--- begin ---
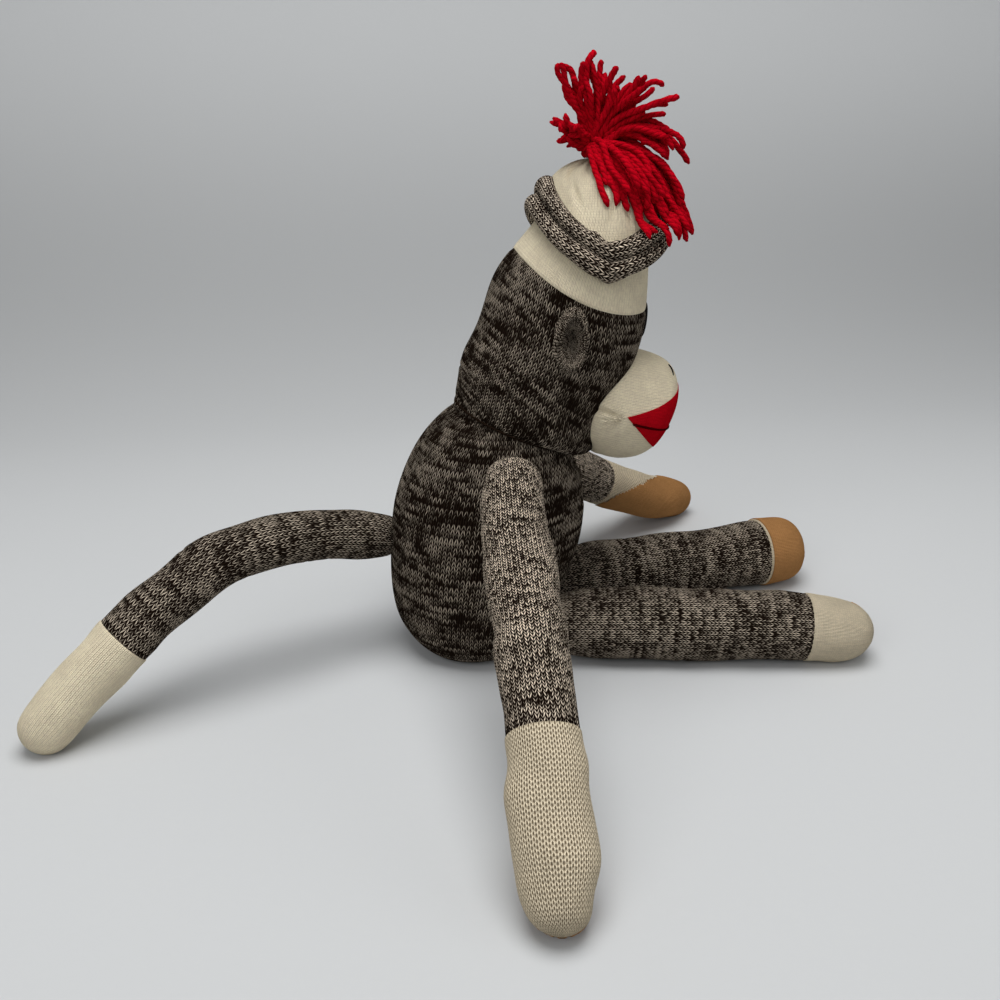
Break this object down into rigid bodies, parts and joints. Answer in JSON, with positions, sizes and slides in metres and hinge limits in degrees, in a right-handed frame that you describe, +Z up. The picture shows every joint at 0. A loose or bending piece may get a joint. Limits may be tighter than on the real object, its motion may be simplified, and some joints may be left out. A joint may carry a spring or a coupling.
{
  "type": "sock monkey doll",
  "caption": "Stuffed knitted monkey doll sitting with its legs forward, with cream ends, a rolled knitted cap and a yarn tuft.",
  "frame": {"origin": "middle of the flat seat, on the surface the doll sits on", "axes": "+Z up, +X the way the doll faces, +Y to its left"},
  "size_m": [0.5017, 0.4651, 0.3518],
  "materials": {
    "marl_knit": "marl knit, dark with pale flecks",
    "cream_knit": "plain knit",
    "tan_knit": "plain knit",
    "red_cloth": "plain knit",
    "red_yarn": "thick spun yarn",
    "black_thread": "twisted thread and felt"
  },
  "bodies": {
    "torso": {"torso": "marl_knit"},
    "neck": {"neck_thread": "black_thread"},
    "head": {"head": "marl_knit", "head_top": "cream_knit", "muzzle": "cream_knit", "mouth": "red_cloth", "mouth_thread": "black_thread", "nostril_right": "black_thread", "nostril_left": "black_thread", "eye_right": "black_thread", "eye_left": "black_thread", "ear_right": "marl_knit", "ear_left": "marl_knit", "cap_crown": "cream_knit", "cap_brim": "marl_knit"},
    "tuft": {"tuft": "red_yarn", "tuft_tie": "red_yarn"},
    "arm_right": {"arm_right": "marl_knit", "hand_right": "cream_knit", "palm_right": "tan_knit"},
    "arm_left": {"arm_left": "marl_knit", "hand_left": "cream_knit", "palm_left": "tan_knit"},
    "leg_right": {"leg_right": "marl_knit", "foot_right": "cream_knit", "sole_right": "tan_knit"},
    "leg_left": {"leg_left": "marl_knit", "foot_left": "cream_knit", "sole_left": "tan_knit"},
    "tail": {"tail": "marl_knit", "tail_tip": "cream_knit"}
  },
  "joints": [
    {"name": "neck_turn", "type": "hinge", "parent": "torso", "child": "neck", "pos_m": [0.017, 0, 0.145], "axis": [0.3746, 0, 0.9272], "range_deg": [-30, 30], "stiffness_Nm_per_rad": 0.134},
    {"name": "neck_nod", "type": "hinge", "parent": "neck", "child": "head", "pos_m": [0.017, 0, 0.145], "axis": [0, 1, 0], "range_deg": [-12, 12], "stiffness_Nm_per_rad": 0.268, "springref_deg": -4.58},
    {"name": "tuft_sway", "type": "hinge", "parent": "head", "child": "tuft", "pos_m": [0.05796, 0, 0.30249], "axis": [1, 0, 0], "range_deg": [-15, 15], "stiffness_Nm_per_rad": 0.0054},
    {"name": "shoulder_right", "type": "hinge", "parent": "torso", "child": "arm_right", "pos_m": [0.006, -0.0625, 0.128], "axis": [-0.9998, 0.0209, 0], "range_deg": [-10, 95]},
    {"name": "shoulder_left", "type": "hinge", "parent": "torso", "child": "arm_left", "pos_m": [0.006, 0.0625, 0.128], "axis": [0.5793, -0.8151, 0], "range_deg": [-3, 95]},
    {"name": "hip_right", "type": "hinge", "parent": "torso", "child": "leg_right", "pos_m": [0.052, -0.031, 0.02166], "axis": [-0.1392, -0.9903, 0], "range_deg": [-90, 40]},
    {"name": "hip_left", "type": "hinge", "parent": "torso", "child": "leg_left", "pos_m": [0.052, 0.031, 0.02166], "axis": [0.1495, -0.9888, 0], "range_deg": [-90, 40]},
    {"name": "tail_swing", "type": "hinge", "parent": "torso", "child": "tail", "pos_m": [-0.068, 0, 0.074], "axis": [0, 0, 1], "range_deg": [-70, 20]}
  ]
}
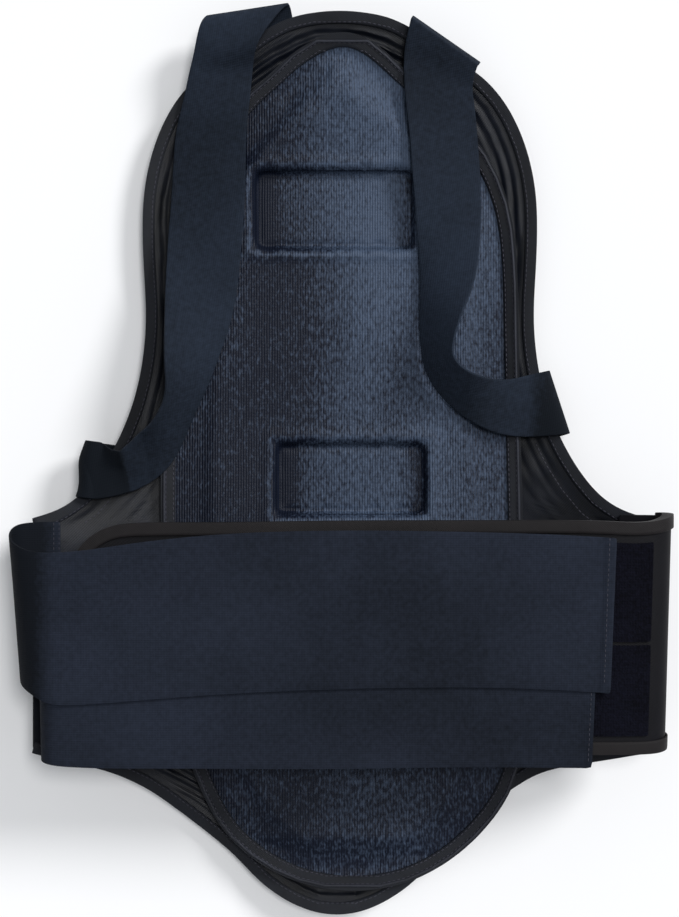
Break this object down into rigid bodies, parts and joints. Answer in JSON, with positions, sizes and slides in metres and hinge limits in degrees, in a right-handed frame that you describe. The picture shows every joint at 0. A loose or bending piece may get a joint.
--- end ---
Take the lines above and print them exactly.

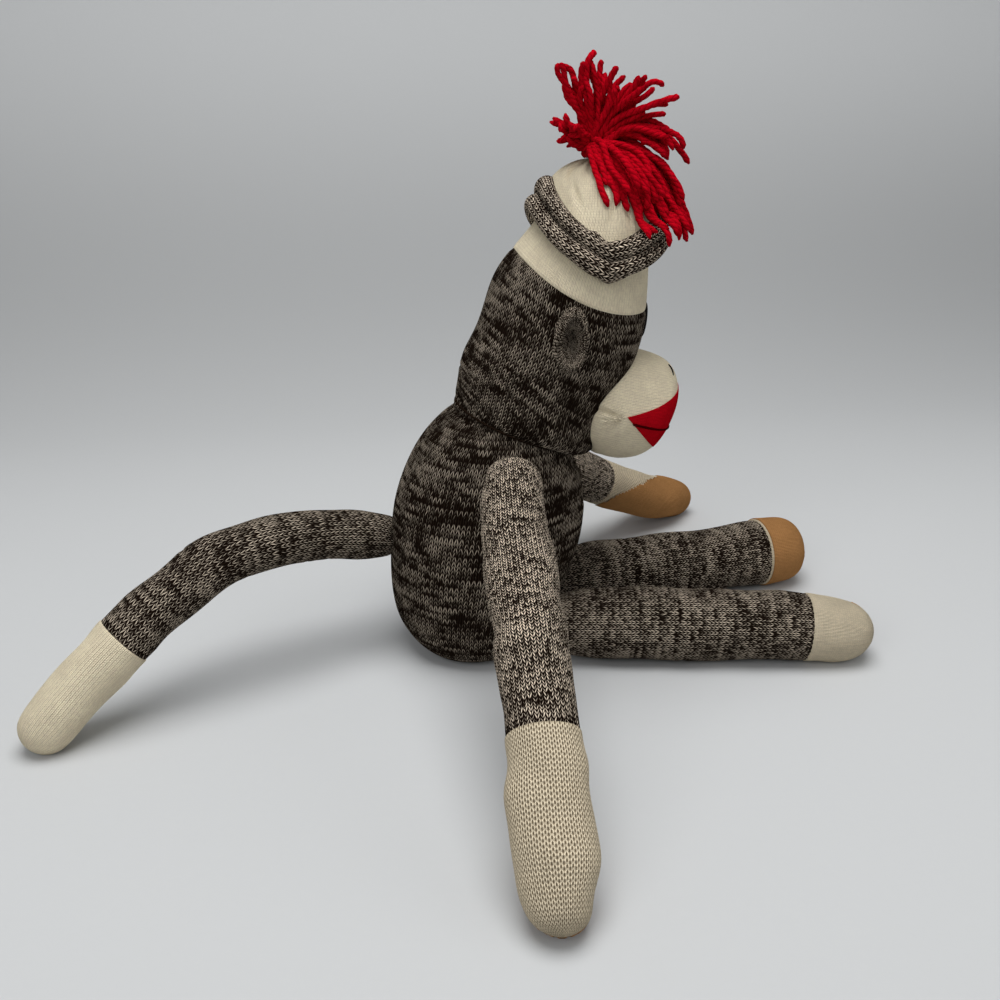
Break this object down into rigid bodies, parts and joints. Answer in JSON, with positions, sizes and slides in metres and hinge limits in degrees, in a right-handed frame that you describe, +Z up. The picture shows every joint at 0. A loose or bending piece may get a joint. Limits may be tighter than on the real object, its motion may be simplified, and some joints may be left out. A joint may carry a spring or a coupling.
{
  "type": "sock monkey doll",
  "caption": "Stuffed knitted monkey doll sitting with its legs forward, with cream ends, a rolled knitted cap and a yarn tuft.",
  "frame": {"origin": "middle of the flat seat, on the surface the doll sits on", "axes": "+Z up, +X the way the doll faces, +Y to its left"},
  "size_m": [0.5017, 0.4651, 0.3518],
  "materials": {
    "marl_knit": "marl knit, dark with pale flecks",
    "cream_knit": "plain knit",
    "tan_knit": "plain knit",
    "red_cloth": "plain knit",
    "red_yarn": "thick spun yarn",
    "black_thread": "twisted thread and felt"
  },
  "bodies": {
    "torso": {"torso": "marl_knit"},
    "neck": {"neck_thread": "black_thread"},
    "head": {"head": "marl_knit", "head_top": "cream_knit", "muzzle": "cream_knit", "mouth": "red_cloth", "mouth_thread": "black_thread", "nostril_right": "black_thread", "nostril_left": "black_thread", "eye_right": "black_thread", "eye_left": "black_thread", "ear_right": "marl_knit", "ear_left": "marl_knit", "cap_crown": "cream_knit", "cap_brim": "marl_knit"},
    "tuft": {"tuft": "red_yarn", "tuft_tie": "red_yarn"},
    "arm_right": {"arm_right": "marl_knit", "hand_right": "cream_knit", "palm_right": "tan_knit"},
    "arm_left": {"arm_left": "marl_knit", "hand_left": "cream_knit", "palm_left": "tan_knit"},
    "leg_right": {"leg_right": "marl_knit", "foot_right": "cream_knit", "sole_right": "tan_knit"},
    "leg_left": {"leg_left": "marl_knit", "foot_left": "cream_knit", "sole_left": "tan_knit"},
    "tail": {"tail": "marl_knit", "tail_tip": "cream_knit"}
  },
  "joints": [
    {"name": "neck_turn", "type": "hinge", "parent": "torso", "child": "neck", "pos_m": [0.017, 0, 0.145], "axis": [0.3746, 0, 0.9272], "range_deg": [-30, 30], "stiffness_Nm_per_rad": 0.134},
    {"name": "neck_nod", "type": "hinge", "parent": "neck", "child": "head", "pos_m": [0.017, 0, 0.145], "axis": [0, 1, 0], "range_deg": [-12, 12], "stiffness_Nm_per_rad": 0.268, "springref_deg": -4.58},
    {"name": "tuft_sway", "type": "hinge", "parent": "head", "child": "tuft", "pos_m": [0.05796, 0, 0.30249], "axis": [1, 0, 0], "range_deg": [-15, 15], "stiffness_Nm_per_rad": 0.0054},
    {"name": "shoulder_right", "type": "hinge", "parent": "torso", "child": "arm_right", "pos_m": [0.006, -0.0625, 0.128], "axis": [-0.9998, 0.0209, 0], "range_deg": [-10, 95]},
    {"name": "shoulder_left", "type": "hinge", "parent": "torso", "child": "arm_left", "pos_m": [0.006, 0.0625, 0.128], "axis": [0.5793, -0.8151, 0], "range_deg": [-3, 95]},
    {"name": "hip_right", "type": "hinge", "parent": "torso", "child": "leg_right", "pos_m": [0.052, -0.031, 0.02166], "axis": [-0.1392, -0.9903, 0], "range_deg": [-90, 40]},
    {"name": "hip_left", "type": "hinge", "parent": "torso", "child": "leg_left", "pos_m": [0.052, 0.031, 0.02166], "axis": [0.1495, -0.9888, 0], "range_deg": [-90, 40]},
    {"name": "tail_swing", "type": "hinge", "parent": "torso", "child": "tail", "pos_m": [-0.068, 0, 0.074], "axis": [0, 0, 1], "range_deg": [-70, 20]}
  ]
}
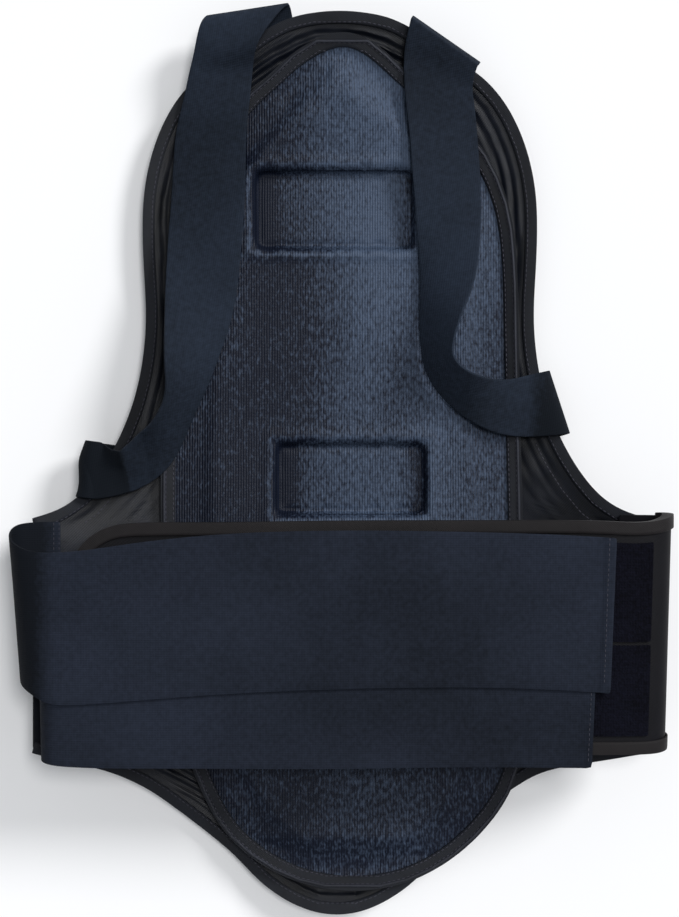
Break this object down into rigid bodies, parts and joints. Answer in JSON, with positions, sizes and slides in metres and hinge limits in degrees, in a right-handed frame that you describe. The picture shows every joint at 0. A loose or bending piece may get a joint.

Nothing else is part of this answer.